As at 30 June 2011, the on-hand contract value amounted to approximately HK$65.28 billion, among which the backlog was approximately HK$47.96 billion, representing a YoY growth of 65.3%, which meets the Group's works in next three years.

Performance in 2010 exceeded forecast

In 2010 CSCI recorded revenue of HKD 14billion and net profit of 1.036billion, up 23% and 69%, exceeding our forecast, EPS at HKD 34.99, increasing 54.2% YoY.

Construction business continued to dominate the business segment of the Group, which contributed HK$8,480 million, accounting for 70.8%, 14.4 points lower than that in 2009, reflecting soaring growth of infrastructure investment. The revenue from infrastructure investment soared from HKD948million to 2.958billion, growth at 210%.

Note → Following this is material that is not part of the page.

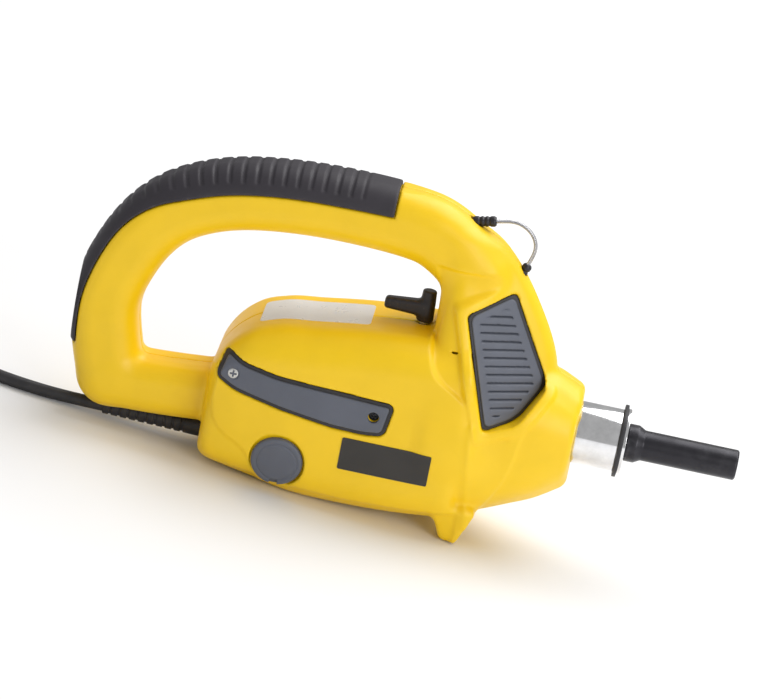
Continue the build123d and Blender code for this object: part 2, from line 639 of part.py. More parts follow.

In 2010 profitability of CSCI was improved, the gross profit margin rose from 7.7% in 2009 to 11.0% in 2010. The major reason for the increase was that the competition and operation environment in Hong Kong were improved in the year as the result of the “Ten Mega Infrastructure Projects” have been in full swing by the Government of HKSAR in the year and the Group continues to execute effective cost-saving system. In addition, the infrastructure related projects with higher profit margin commenced to contribute profit in the year. However, because booked revenue of infrastructure investment was lower than our expectation; total gross profit margin was lower than our previous forecast of 12%.

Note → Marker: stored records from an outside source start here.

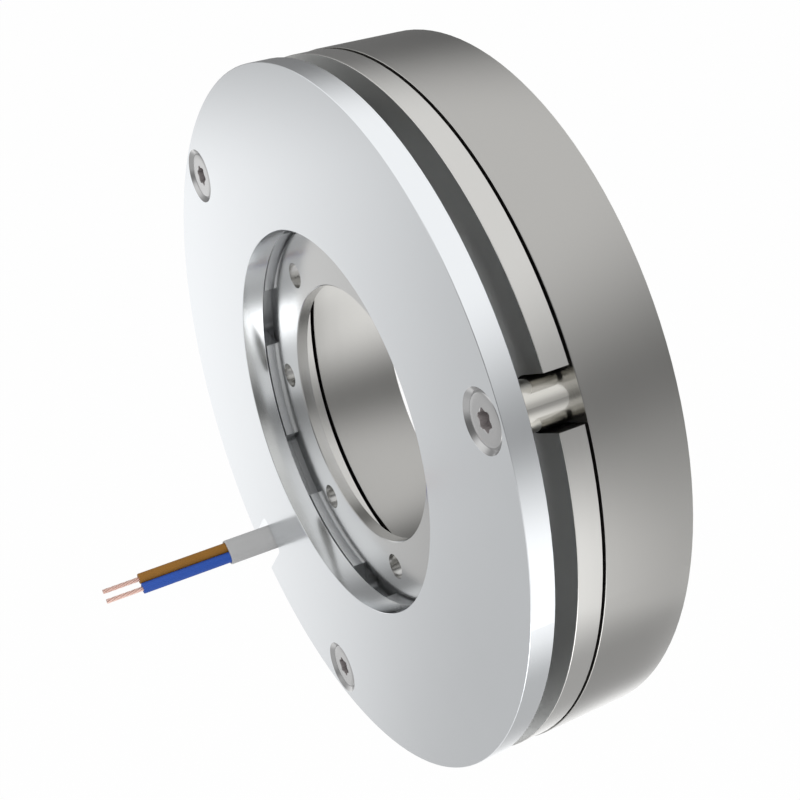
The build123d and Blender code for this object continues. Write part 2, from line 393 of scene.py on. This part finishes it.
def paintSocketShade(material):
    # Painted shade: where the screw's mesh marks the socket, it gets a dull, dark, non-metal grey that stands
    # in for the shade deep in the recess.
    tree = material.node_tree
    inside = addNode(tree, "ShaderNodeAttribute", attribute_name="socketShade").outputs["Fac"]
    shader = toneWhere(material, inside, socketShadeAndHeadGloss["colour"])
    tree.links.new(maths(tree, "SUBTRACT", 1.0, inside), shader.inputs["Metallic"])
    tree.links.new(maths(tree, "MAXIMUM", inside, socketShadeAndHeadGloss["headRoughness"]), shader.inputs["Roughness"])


# One finish for each node that keeps its solid
finishes = {
    "flange_plate": metal("groundPlate", srgb(248, 251, 254), 0.15, marks=0.25, grain=0.25, shade=0.02,
                          flat=0.42, flatSides=(1,)),
    "armature_disc": metal("turnedArmature", srgb(217, 216, 213), 0.17, shade=0.03, flat=0.32),
    "coil_carrier": metal("platedCarrier", srgb(189, 188, 185), 0.2, marks=0.5, shade=0.03),
    "drive_hub": metal("turnedHub", srgb(211, 211, 210), 0.16, shade=0.03),
    "rotor_carrier": metal("rotorAluminium", srgb(236, 238, 240), 0.5, marks=0.7),
    "front_lining": frictionLining(),
    "coil_bobbin": plastic("bobbinNylon", srgb(38, 38, 40), 0.5),
    "coil_winding": woundCopper(),
    "coil_potting": plastic("pottingResin", srgb(30, 30, 32), 0.35, grainScale=900),
    "cable_grommet": plastic("grommetRubber", srgb(40, 40, 42), 0.6),
    "spacer_sleeve_1": metal("turnedSleeve", srgb(222, 220, 214), 0.14, marks=0.8, markScale=7000),
}
finishes["rear_lining"] = finishes["front_lining"]
for number in (2, 3):
    finishes[f"spacer_sleeve_{number}"] = finishes["spacer_sleeve_1"]
# The flange plate's screw seats get their painted shade.
paintSeatShade(finishes["flange_plate"])

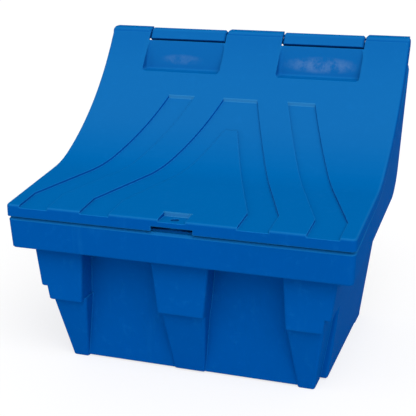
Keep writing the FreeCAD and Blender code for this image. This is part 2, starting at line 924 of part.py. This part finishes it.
def lower_band_edge(edge, inset=Size(0)):
    """Edges of the collar along its sloping lower line."""
    low, high = (value.value() for value in band_bottom(inset))
    reach = (HINGE[0] + size("overrun") * 2).value()
    front = -size("overrun").value()
    slope = (high - low) / reach
    return all(abs(v.Z - low - (v.Y - front) * slope) < TOLERANCE for v in edge.Vertexes)


def heel_edge(edge, inset):
    """The edge across the back where the lower line meets the back wall."""
    ends = [v.Point for v in edge.Vertexes]
    across = abs(ends[0].y - ends[-1].y) < TOLERANCE
    return across and ends[0].y > HINGE[0].value() / 2 and lower_band_edge(edge, inset)


flush = (Size(0), Size(0), Size(0))
inside = (WALL, WALL, WALL)
rim_inset = size("rim_inset")
rim_insets = (rim_inset, rim_inset, Size(0))
rim_inner_insets = (rim_inset + WALL, rim_inset + WALL, WALL)
band_shouldered = chamfer_edges(
    "band_shouldered", collar("band", shoulder, Size(0), flush, Size(0)),
    size("shoulder_chamfer"), shoulder_edge,
)
band_outer = chamfer_edges(
    "band_outer", band_shouldered, size("band_lower_chamfer"), lower_band_edge
)
rim_cap_z = HINGE[1] - size("barrel_radius") - size("barrel_gap")
rim_cap = block("rim_cap", (-FULL_WIDTH, FULL_WIDTH), (-FULL_WIDTH, FULL_WIDTH * 2), (0, rim_cap_z))
rim_outer = common("rim_outer", [
    collar("rim", rim_top, Size(0), rim_insets, Size(0)), rim_cap,
])
tub_outer += [band_outer, rim_outer]
tub_inner.append(collar("band_inside", shoulder + WALL, WALL, inside, WALL))
tub_inner.append(collar("rim_inside", -CLEAR, WALL, rim_inner_insets, WALL))

tub_body = cut("tub_shell", fuse("tub_form", tub_outer), fuse("tub_space", tub_inner))

# Hinge lugs: a barrel on a leaning root that grows out of the tub's back wall


def lug(label, side):
    """Lug whose front lip carries on the lid's top line and whose back rounds the hinge axis."""
    body = new_body(f"hinge_lug_{label}")
    radius = size("barrel_radius")
    root_z = HINGE[1] - size("lug_root_drop")
    wall_y = grown(BAND_BACK_Y, size("band_back_draft"), root_z - BAND_BACK_Z)
    top_wall_y = grown(
        BAND_BACK_Y, size("band_back_draft"), rim_cap_z - BAND_BACK_Z
    )
    outline = Outline((wall_y - WALL / 2, root_z)).line((top_wall_y - WALL / 2, rim_cap_z))
    outline.line(on_arc(SWEEP_CENTRE, "sweep_radius", lip_angle, size("lug_lip_depth")))
    outline.line(on_arc(SWEEP_CENTRE, "sweep_radius", lip_angle, 0))
    lip_top = on_arc(SWEEP_CENTRE, "sweep_radius", size("hinge_angle"), 0)
    outline.arc(lip_top, SWEEP_CENTRE, size("sweep_radius"))
    outline.arc((HINGE[0], CREST_Z), HINGE, radius, anticlockwise=False)
    outline.arc((HINGE[0] + radius, HINGE[1]), HINGE, radius, anticlockwise=False)
    near = (POCKET_INNER_X + size("lug_end_gap")) * side
    far = (POCKET_OUTER_X - size("lug_end_gap")) * side
    new_pad(
        body, f"hinge_lug_{label}_pad", "YZ_Plane", outline,
        POCKET_OUTER_X - POCKET_INNER_X - size("lug_end_gap") * 2,
        height=near if side > 0 else far,
    )
    piece = body
    for index, end_x in enumerate((near, far)):
        piece = chamfer_edges(
            f"hinge_lug_{label}_end_{index}", piece, size("barrel_chamfer"),
            lambda edge, end_x=end_x: lug_end_edge(edge, end_x.value()),
        )
    return piece


def lug_end_edge(edge, end_x):
    """True for the edges round one end of a lug, from its lip over to its back."""
    ends = [v.Point for v in edge.Vertexes]
    lip_z = on_arc(SWEEP_CENTRE, "sweep_radius", lip_angle, 0)[1].value()
    return all(abs(p.x - end_x) < TOLERANCE and p.z > lip_z - TOLERANCE for p in ends)


half_turn = 180
lip_angle = size("hinge_angle") - size("lug_lip_length") / size("sweep_radius") * half_turn / math.pi
lugs = [lug("left", -1), lug("right", 1)]
rod_bores = [
    hinge_cylinder("lug_bore_left", bore_radius, -POCKET_OUTER_X, -POCKET_INNER_X),
    hinge_cylinder("lug_bore_right", bore_radius, POCKET_INNER_X, POCKET_OUTER_X),
]

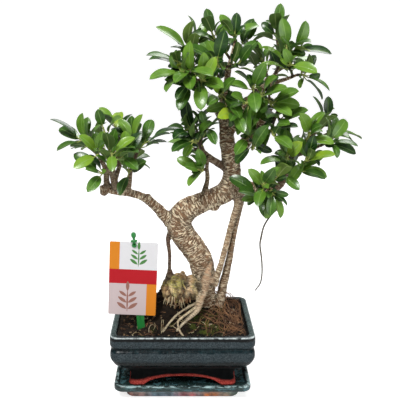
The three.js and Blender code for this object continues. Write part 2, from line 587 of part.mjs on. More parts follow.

With increasing scale of company debt, the company's equity increased by 31.6% to 4.619billion. And cash and cash equivalent dropped 2.13billion to 3.728billion due to more investment. It is worth notice that the company's net debt reached 1.621billion, and net debt to equity ratio rose to 35%. In spite of low financial risk, its increasing debt needs to pay attention.

Earning forecast

The on-hand contract value amounted over 65billion may ensure profit increase of CSCI, and revenue proportion of infrastructure investment will have positive impact on its gross profit margin. We expect that total turnover in 2011 and 2012 will be 16.54billion and 20.86billion, gross profit margin up to 12%, and net profit will reach 1.38billion and 1.79billion, EPS at 0.413 and 0.498 respectively.

Risk

Debt may keep rising.

Progress of infrastructure may delay.

Yield of BT business model may drop.

Valuation

Because of upgrading status of affordable houses and leading level in the sector, share price of CSCI in 2H2010 was revalued in short time. See figure2, in the second 6 months of 2010, the forecasted P/E of CSCI rose from 10 times to 18 times, and its share price soared by 185% for soaring P/E and profit forecast. Since 2011, the share price has risen by 9%, fluctuating around HKD 8. In our opinion, CSCI will enjoy high valuation in coming year, P/E between 15times and 22times, and growth of contract value and booked revenue will become more important driving factors.

Because shares expanded and revenue from infrastructure was lower than forecast, EPS of CSCI is adjusted to 0.413 and 0.498 respectively, we give the company forecast P/E of 21 times to reflect high degree of prosperity on building affordable house. According to our estimation, 12m TP of CSCI is forecasted to HKD8.67, 14.4% higher than current price. We maintain CSCI “Hold” rating.